Sandford goes on to say:
Looking at Conan Doyle’s life in full, it’s clear that there was once a time when he had been floundering around as an “impoverished young hack,” as he put it, and there was to come a time when that same writer metamorphosed into an elderly occult propagandist, querulous and dogmatic, open to widespread ridicule. But in between there was a wonderful golden late summer. For most of that time, Conan Doyle was a conservative in the true sense of the word, supporting the established causes but avoiding the smug self-righteousness of so much of the British ruling elite of the day.
I’m not sure what a “conservative in the true sense of the word” is, but even if Sir Arthur could be described so in limited fashion, his creation was nonesuch. Holmes practically bit his thumb in the direction of most of the aristocracy, openly praised America, lazed about experimenting with a variety of chemicals, paid street urchins rather exorbitant sums to ferret out his clues for him, and composed avant garde odes on his fiddle—his entire attitude is indicative of the “Bohemian” man of modest (albeit later considerable) means. “I assure you, Watson, without affectation,” he remarks in “The Noble Bachelor,” “that the status of my client is a matter of less moment to me than the interest of his case.” It would be difficult to picture such a chap supporting any established causes, as Sandford terms them, save his own.
Sherlock Holmes is many things to many, many people, and sometimes, despite his entirely iconoclastic persona, it is tempting to see in him whatever we would most like to see, particularly when it reminds us of ourselves.Allow me to introduce a personal caveat to my argument; Sherlock Holmes is many things to many, many people, and sometimes, despite his entirely iconoclastic persona, it is tempting to see in him whatever we would most like to see, particularly when it reminds us of ourselves. Actors have proven this in many incarnations…Basil Rathbone’s Sherlock Holmes was suave, confident, loving, and sophisticated, which is exactly what qualities were necessary for him to convey at the time, given the world’s circumstances. Jeremy Brett’s Sherlock Holmes was a brilliant, clearly bipolar iconoclast who cared so much about his cases that he sometimes did himself harm. Benedict Cumberbatch’s Sherlock on the BBC is…let’s face it, a bit of a hypertalented oddball, a bit of an odd duck, and both entirely aware of his own talent and very deeply confused by it. So thanks to the fact that I am a hyper-functioning addict who also happens to be a liberal—I’m sorry, I believe people should be allowed to take refuge in another country when they are being slaughtered, and the Great Detective’s view of the future was that of a single worldwide nation—I suspect that Sherlock Holmes’s politics were freer than the article in question make him out to be.
So were Sir Arthur Conan Doyle’s, come to that. He was a passionate advocate for changing the established marriage laws, to the point that he wrote this view into many of his best and most admired short stories.
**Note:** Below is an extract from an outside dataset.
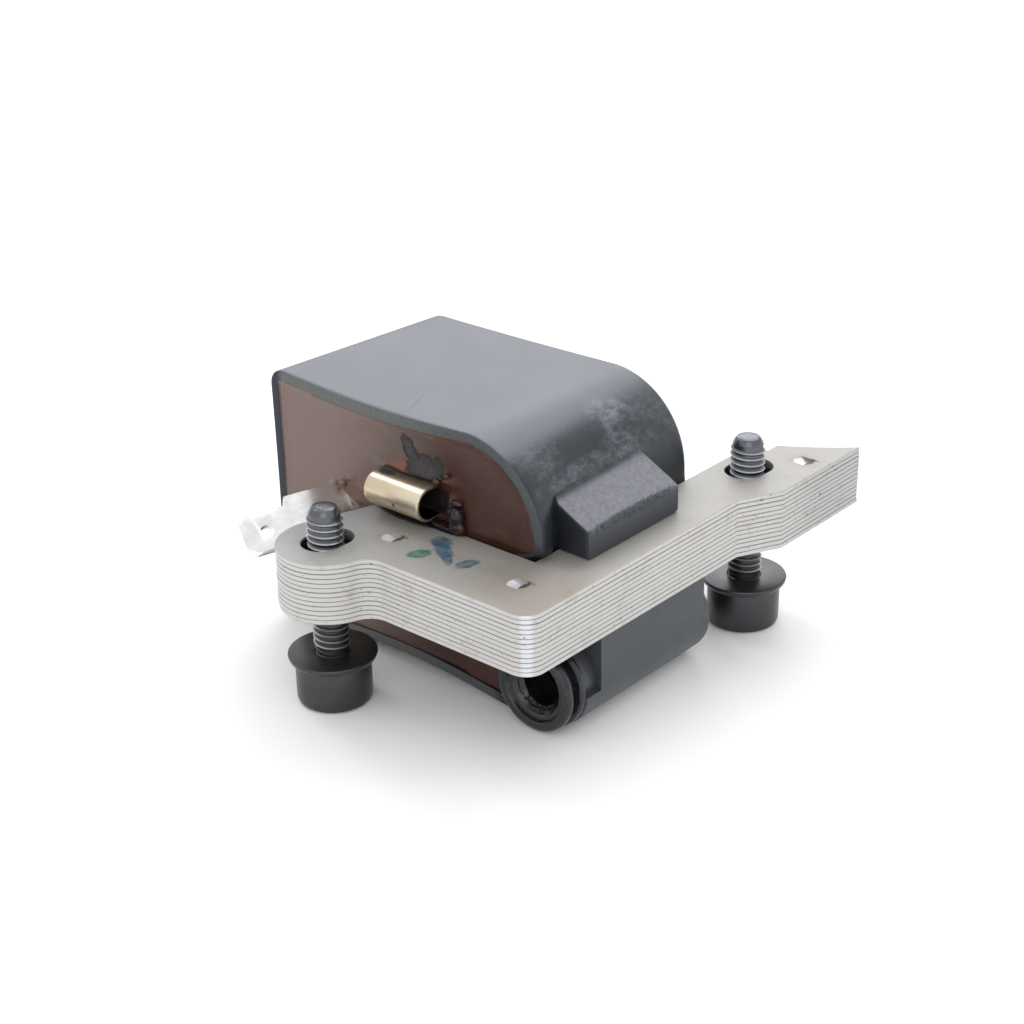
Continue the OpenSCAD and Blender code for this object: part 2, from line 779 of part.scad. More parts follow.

In “The Adventure of the Abbey Grange,” Sherlock Holmes and John Watson decide that they would rather shield a murderer than bother over delivering justice to Sir Eustace Brackenstall, who went so far as to set his wife’s dog on fire in addition to the ordinary perks of domestic violence. Holmes delivers such an impassioned speech to Violet DeMerville in trying to prevent her wedding Baron Adelbert Gruner that after trying to talk her out of it fails, he engages the help of a prostitute named Kitty Winter (my Baker Street Irregulars investiture name, by the way, which is the nom de plume they give us when invited into the ranks of the BSI) who ultimately takes the highly questionable step—however gleefully it is described by the supposedly staid Sir Arthur—of throwing acid into a misogynistic sociopath’s face. During an era when the #MeToo movement is largely associated with liberals, as are female reproductive rights, one can be left with little doubt regarding on which side of the fence Holmes and Watson would land.
But setting aside all of that, there is a difference, as Twain so incisively observed, between love of one’s country and respect for one’s “betters.” It is not sufficient to say that a person has been elected into an office and thus that they deserve blind obeisance. It is not relevant that a human being be a millionaire, or a billionaire, or merely a real estate developer whose personal apartment requires sunglasses indoors. It is not germane to say stripping children from their families is the law (it isn’t) if the law happens to go against moral principles. Sherlock Holmes would have taken a bullet for England ten times over—and probably risked it half a dozen times during his spy service just prior to World War One—but he would probably have taken just as many bullets defending his own principles, and he was extremely picky about which sort of crimes he was willing to be complicit in.
“…The citizen who thinks he sees that the commonwealth’s political clothes are worn out, and yet holds his peace and does not agitate for a new suit, is disloyal; he is a traitor,” Twain warned in A Connecticut Yankee in King Arthur’s Court. They are strong words, and they are apt ones. In “The Bruce-Partington Plans,” after identifying and capturing a traitor attempting to sell state secrets overseas, Holmes remarks in disgust, “How an English gentleman could behave in such a manner is beyond my comprehension.” Perhaps I go too far in suggesting some similarities in these men’s thought processes—and then again, perhaps it is important for even the most base among us to look upwards, and check to see whether or not the Emperor is wearing any clothes.